Bimetallic nickel complexes supported by 2,5-bis(phosphine)-1,4-hydroquinonate ligands. Structural, electrochemical and theoretical investigations

Abstract

The coordination chemistries of several 2,5-bis(phosphine)-1,4-hydroquinones, (2,5-bis(PiPr2)-3,6-difluoro-1,4-hydroquinone (1a), 2,5-bis(PiPr2)-1,4-hydroquinone (1b), (2,5-bis(PPh2)-3,6-difluoro-1,4-hydroquinone (1c), and 2,5-bis(PPh2)-1,4-hydroquinone (1d)) were investigated. Reactions of these ligands 1a–d with excess (∼2.5) of bis(cyclopentadienide)nickel, and in case of 1a, with bis(pentamethylcyclopentadienide)nickel, resulted in the formation of bimetallic nickel complexes 2a–d and 3a, where both [P,O] chelating pockets of the ligands were occupied by CpNi or Cp∗Ni moieties, respectively. Cyclic voltammetric (CV) scans on complexes 2a–d contained a common feature of two reversible/quasi-reversible waves and one irreversible redox event. Complex [2a][PF6] was isolated by the oxidation of 2a with ferrocenium hexafluorophosphate. Spectroscopic, structural, and synthetic studies were carried out in order to elucidate the nature of these redox processes.
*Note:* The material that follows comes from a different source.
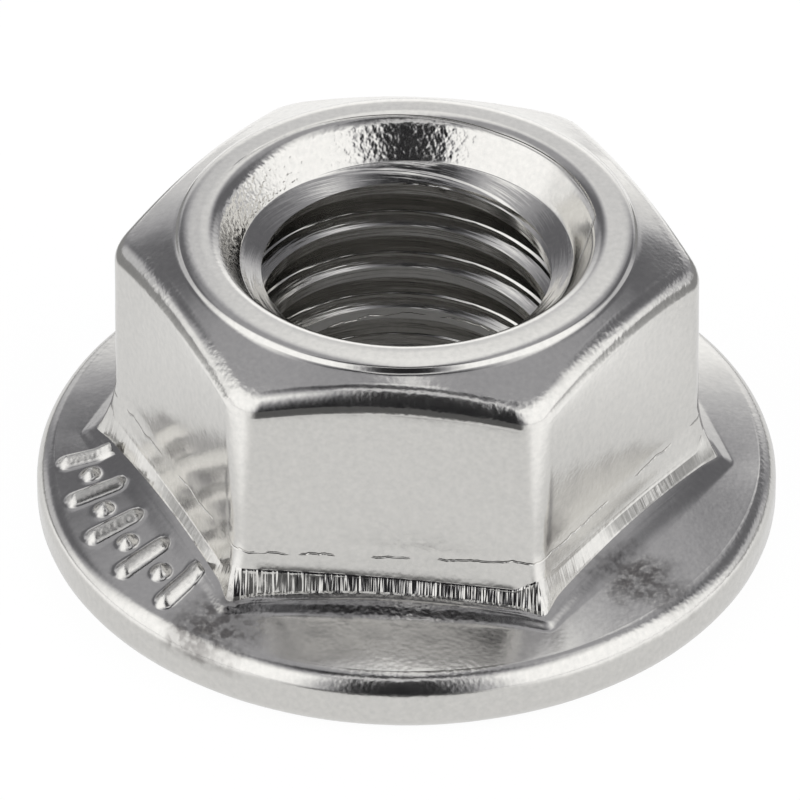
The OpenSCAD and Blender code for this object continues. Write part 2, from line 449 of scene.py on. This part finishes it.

Our results suggest that the reversible and quasi-reversible redox events are ligand-based processes (hydroquinone/semiquinone/quinone), while the irreversible process was assigned as metal-based. These conclusions were supported by additional experimental data and by theoretical calculations. Investigations of chemical reactivity showed that cyclopentadienide ligands in complexes 2a–d can be displaced from the metal centers upon reactions with o-aminothiophenol. One of these derivatives, 4a, containing capping [N,S] o-aminothiophenolate ligands was isolated and fully characterized. A CV scan of complex 4a contained one reversible wave and an irreversible wave at higher potentials. The assignment is complicated by the proton transfer processes accompanying the electron transfer events. Complexes 1a, 2a–c, [2a][PF6] and 4a were characterized by single crystal X-ray diffraction experiments.